«Vi sono molti modi di rifiutare il Padre e il cammino verso di lui. Il più comune (e il più nascosto nell'inconscio) è di rifiutare la morte». Le meditazioni del cardinale Carlo Maria Martini sul passo dell'uomo al di là del muro d'ombra, che separa questa da un'altra vita, sono molte. Frammenti dei suoi scritti scorrono in rete per rinverdire il tema più reietto della nostra civiltà, e addolciscono il volto dello spettro più temuto dalla creatura, rendendolo luminoso, questo volto che si mostra come un teschio da combattere in una lotta alla fine impari. Apparentemente.
«Vivere è convivere con l'idea che tutto prima o poi finirà. La morte è come una sentinella che fa da guardia al mistero. E' la roccia che ci impedisce d'affondare nella superficialità. E' un segnale che ci costringe a cercare una meta per cui valga la pena vivere».
Le citazioni sono tratte dalla lettera pastorale «Ritornare al Padre» del 1998/1999, che prende avvio dalla parabola del vangelo di Luca, il figliol prodigo. La vita è un cammino nel solco della malinconia di un ritorno ad un corpo amorevole, quello da cui siamo stati concepiti, è la prova che ci porta ad abbandonarci non alla speranza terrena d'essere salvati da una macchina, ma d'essere accolti nell'abbraccio tenero di quel corpo di Padre-Madre. C'è un quadro di Rembrandt all'Ermitage di San Pietroburgo. Si racconta che abbia spinto a conversioni. Il figliol prodigo affonda il volto scheletrico nel ventre del Padre che lo abbraccia. La mano sinistra del Padre è di possente fattura maschile, la destra, di delicata forma femminile, emerge da un lembo del mantello con l'interno azzurro. E' questa la rappresentazione della morte? Rileggendo la Lettera Pastorale del cardinal Martini la risposta è «sì».
«Quando la prospettiva della morte ci spaventa e ci getta nella depressione, ecco che dal profondo del cuore riemerge un presentimento e la nostalgia di un Altro che possa accoglierci e farci sentire amati. La sua figura ha al tempo stesso tratti paterni e materni.

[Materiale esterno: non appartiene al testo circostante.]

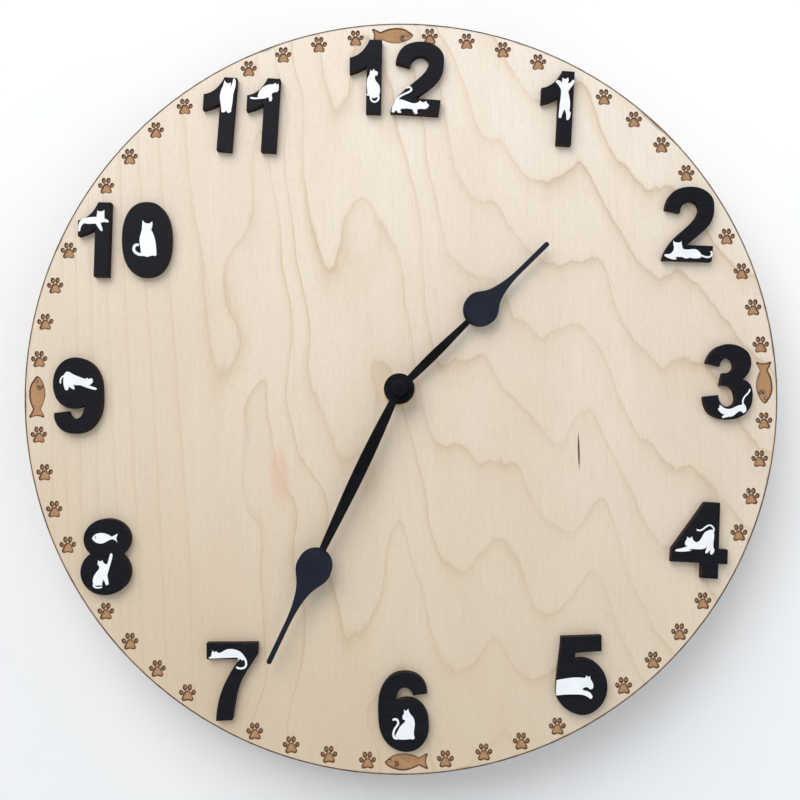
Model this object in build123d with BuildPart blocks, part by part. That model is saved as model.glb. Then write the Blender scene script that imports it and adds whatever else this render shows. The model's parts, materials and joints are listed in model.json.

E' pertanto evocazione dell'origine, del grembo, della patria, del focolare, del cuore a cui rimettere tutto ciò che siamo, del volto a cui guardare senza timore». Chiudere gli occhi nell'«eterno riposo» significa riaprirli nella limpidezza della Sorgente che ci ha generati, fatta anche delle lacrime della vita mortale che non vanno perdute.
«Ostentare ricchezza, potere, sicurezza, salute, attivismo sono espedienti per esorcizzare l'angoscia del tempo che ci sfugge dalle mani» diceva Martini in un altro contesto, rammentandoci come la visione quotidiana del bianco e del nero debba essere rovesciata. Ciò che vediamo bianco - salute, successo, denaro - in realtà è il riflesso del timore di ciò che crediamo nero - la morte - che invece è come per San Francesco «la sorella» che ci prende per mano per riportarci nell'amore da cui partimmo. «Sentiamo quasi una certa invidia e una profonda nostalgia per la libertà di spirito, la scioltezza spirituale e la gioia di Francesco d'Assisi di fronte alla morte» diceva Martini il 3 ottobre 1995, vigilia della festa del Santo Patrono d'Italia.
Invidia: pulsione che si rivolge ai detentori di beni materiali, mentre in questo caso è diretta verso chi ha raggiunto la bellezza di una libertà da tutto ciò che può significare mondo. «Il motivo del «ritorno» soggiace alla parola ebraica shuv che esprime il cambiamento del cuore e della vita» scrive ancora Martini.